This work addresses the challenge of automatically generating executable smart contract code from natural-language business process descriptions using large language models (LLMs), with strict requirements on semantic consistency for process control, resource allocation, and data-driven conditions. Method: We propose an end-to-end code generation and verification pipeline spanning multiple LLM scales and architectures, coupled with the first automated evaluation framework tailored to smart contract functional properties—systematically assessing execution reliability on a large-scale process modeling dataset, moving beyond manual inspection or syntactic compilation checks. Contribution/Results: Experiments reveal that current LLMs fall significantly short of production-grade reliability in generated contracts. The study underscores the necessity of responsibility-aware integration—combining LLMs with formal verification tools and workflow engines. Our work establishes the first reproducible, multi-dimensional empirical benchmark for trustworthy AI-assisted smart contract development.

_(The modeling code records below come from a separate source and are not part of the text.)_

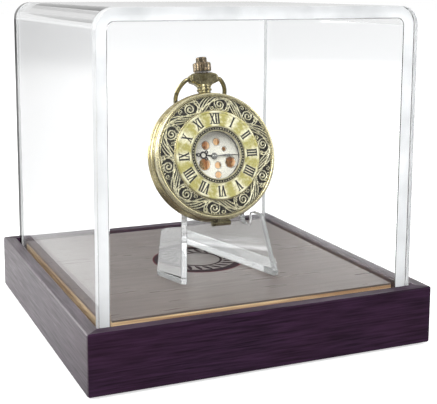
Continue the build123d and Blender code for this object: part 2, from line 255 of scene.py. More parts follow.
def plain_copy(solid, name):
    source = nodes[solid]
    mesh = source.data.copy()
    mesh.name = name
    mesh.materials.clear()
    mesh.transform(source.matrix_world)
    work = bmesh.new()
    work.from_mesh(mesh)
    bmesh.ops.remove_doubles(work, verts=work.verts, dist=COPY_MERGE)
    flat = math.radians(1)
    bmesh.ops.dissolve_limit(work, angle_limit=flat, verts=work.verts, edges=work.edges)
    work.to_mesh(mesh)
    work.free()
    piece = bpy.data.objects.new(name, mesh)
    bpy.context.scene.collection.objects.link(piece)
    return piece


def baked(piece):
    view = bpy.context.evaluated_depsgraph_get()
    mesh = bpy.data.meshes.new_from_object(piece.evaluated_get(view))
    piece.modifiers.clear()
    piece.data = mesh
    return piece


# %% Bevelled and softened copies
def round_edges(piece, width, segments=2, angle=30):
    bevel = piece.modifiers.new("Bevel", "BEVEL")
    bevel.width = width * MM
    bevel.segments = segments
    bevel.limit_method = "ANGLE"
    bevel.angle_limit = math.radians(angle)
    baked(piece)
    finish_mesh(piece.data, 50)
    weighted = piece.modifiers.new("Weighted normals", "WEIGHTED_NORMAL")
    weighted.mode = "FACE_AREA"
    weighted.weight = 100
    weighted.keep_sharp = True
    return baked(piece)


def bevelled(solid, name, width):
    return round_edges(plain_copy(solid, name), width)


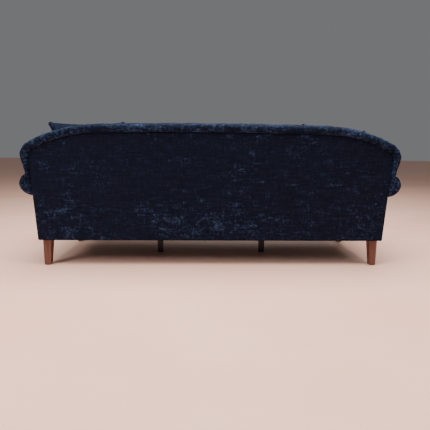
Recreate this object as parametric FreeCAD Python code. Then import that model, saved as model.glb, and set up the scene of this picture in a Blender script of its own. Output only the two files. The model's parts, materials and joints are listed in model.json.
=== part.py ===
import FreeCAD, Part
import math
import os

# Three-seat sofa with scroll arms, an arched back with a rolled edge, and wooden legs.
# Millimetres. +Z is up, the sitter faces -Y, and the sitter's left is +X.
# The origin is on the floor, under the middle of the whole sofa.
# The back is drawn upright and then leaned as one, so sizes on it are along the leaning back.

V = FreeCAD.Vector

# ---- overall sizes ----------------------------------------------------------------------
overall_depth = 920.0      # seat cushion noses to the rear of the back roll
back_height = 910.0        # floor to the top of the back
base_width = 2244.0        # across the outside arms, below the scrolls
leg_height = 178.0         # floor to the underside of the frame
seat_height = 480.0        # floor to the top of the seat cushions

# ---- back ---------------------------------------------------------------------------------
back_rake = 6.5            # degrees that the back leans
corner_radius = 105.0      # where the side of the back turns into the shoulder
shoulder_radius = 950.0
shoulder_slope = 27.0      # degrees, where the corner meets the shoulder
crown_slope = 1.5          # degrees, where the shoulder meets the crown
roll_band = 46.0           # face of the rolled edge that shows beside the panel
roll_proud = 14.0          # how far the roll stands behind the panel
roll_depth = 114.0         # rolled edge, front to rear
roll_softness = 22.0       # rounding of the roll's outer edges
panel_thickness = 8.0      # covered panel: board, thin wadding and cloth
back_thickness = 130.0     # panel face to the front of the inside back
inside_back_rounding = 20.0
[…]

Large language models (LLMs) have changed the reality of how software is produced. Within the wider software engineering community, among many other purposes, they are explored for code generation use cases from different types of input. In this work, we present an exploratory study to investigate the use of LLMs for generating smart contract code from business process descriptions, an idea that has emerged in recent literature to overcome the limitations of traditional rule-based code generation approaches. However, current LLM-based work evaluates generated code on small samples, relying on manual inspection, or testing whether code compiles but ignoring correct execution. With this work, we introduce an automated evaluation framework and provide empirical data from larger data sets of process models. We test LLMs of different types and sizes in their capabilities of achieving important properties of process execution, including enforcing process flow, resource allocation, and data-based conditions. Our results show that LLM performance falls short of the perfect reliability required for smart contract development. We suggest future work to explore responsible LLM integrations in existing tools for code generation to ensure more reliable output. Our benchmarking framework can serve as a foundation for developing and evaluating such integrations.